3a Conferenza mondiale dei Centri antiviolenza. L’Aia 3-6 novembre 2015

3rd World Conference of Women’s Shelter

 

Se c’è un punto fisso, una considerazione inequivocabile che emerge durante le giornate della terza conferenza dei centri antiviolenza che si tiene a L’Aia, dal 3 al 6 settembre è che le disuguaglianze del mondo passano, ancora oggi, attraverso la condizione delle donne, dei bambini e delle bambine. E’ questo il vero termometro, il metro di paragone per conoscere non solo la condizione dei diritti nei vari paesi ma anche quella economica. Un punto di osservazione importante, quello economico, su cui si è puntato molto nella seconda giornata del convegno, (tutta dedicata alla violenza economica e al rafforzamento della condizione femminile nel mondo), durante la quale si è cercato di trovare dei parametri di misurazione non solo di quanto la violenza incida sia sulla carriera delle donne che ne sono vittime ma anche sulla bilancia economica di un paese. 

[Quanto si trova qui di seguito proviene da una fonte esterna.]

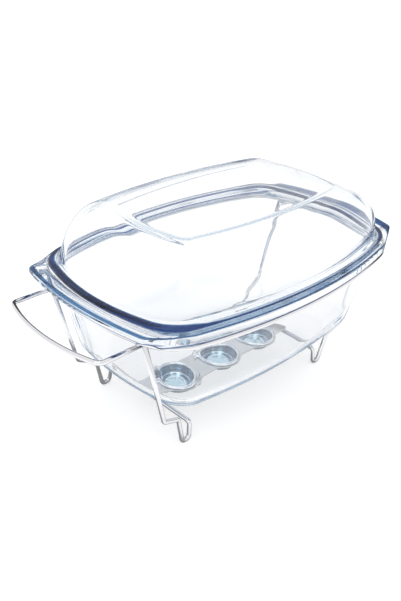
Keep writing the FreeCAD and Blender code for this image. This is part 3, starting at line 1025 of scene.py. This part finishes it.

L’altro punto fermo è che la violenza nei confronti delle donne è, ancora oggi, un fenomeno planetario. La differenza sta nella quantità e nella qualità della violenza, in quanto sadismo ci si metta a fare del male a una persona dell’altro sesso, solo perchè è dell’altro sesso, a quali ferite le si vogliano imporre, come martoriarne gli organi geniali, come ha spiegato in un intervento appassionato, il dr Mukwege, che opera in Congo e dal cui intervento si è potuto solo immaginare in piccola parte gli orrori che in quesi anni di professione ha potuto vedere.  La gravità della situazione è planetaria così come l’allarme e l’invito a mettere in atto queste famose “buone pratiche” che ogni paese conosce e che solo in alcune parti del mondo diventano realtà. Lo lanciano le teste coronate, la regina d’Olanda, Maxima, in un intervento appassionato, quella di Danimarca, Mary, che chiede che si lavori anche sui comportamenti degli uomini e dei bambini. Il ministro all’istruzione dell’Olanda, che ricorda lo spot dei bambini napoletani che non vogliono picchiare una bambina nemmeno con un fiore, e quella delle Pari opportunità australiana, che guarda caso, sotto la stessa sigla accorpa anche il Lavoro. Lo gridano le vittime di violenza, che qui portano la loro testimonianza da ogni parte del mondo, da Israele, con Miss Coraggio, una bellissima donna vittima di stupro che ha avuto il coraggio di denunciare, a Therese Evers, vice ispettore di polizia olandese, vittima di violenza in famiglia e, poi, anche dello psichiatra del centro d’accoglienza in cui fu mandata, che invita tutti i rappresentati delle forze dell’ordine che hanno subito violenza, a raccontare la propria esperienza. Lo dicono le protagoniste di alcuni filmati mandati in onda che raccontano di ragazze tradite dal fidanzato e vendute ai trafficanti di corpi. Lo racconta una ragazza nepalese che ha rifiutato di sposare l’uomo che la famiglia aveva scelto per lei e poi, dopo un’esperienza in un rifugio, è riuscita a trovare la propria strada: aprire un’azienda tecnologica per insegnare alle donne a lavorare in quel settore. 

Dunque, le parole d’ordine del convegno diventano “survivor”, sopravvissuta al conflitto con il partner, come si se fosse combattuta una vera e propria guerra. Una guerra dei diritti, perchè, finalmente, tutti gli Stati oggi sanno che la violenza di genere non è una faccenda privata ma una questione pubblica, di lesione dei diritti e questo è un grosso passo avanti planetario, anche e ancora molti Stati fanno finta di non saperlo. 

E poi empowerment, rafforzare la figura delle donne, renderle visibili, accrescere la loro capacità decisione, spiengerle ad avere ruoli importanti, ad affrancarsi dalla violenza economica, uno dei lacci più stretti nella corsa verso – ecco un’altra parola chiave – il gender in equality, la parità di genere. Tanti spunti, tante riflessioni e tanti argomenti da approfondire durante quattro giornate dove va in scena la condizione femminile nel mondo.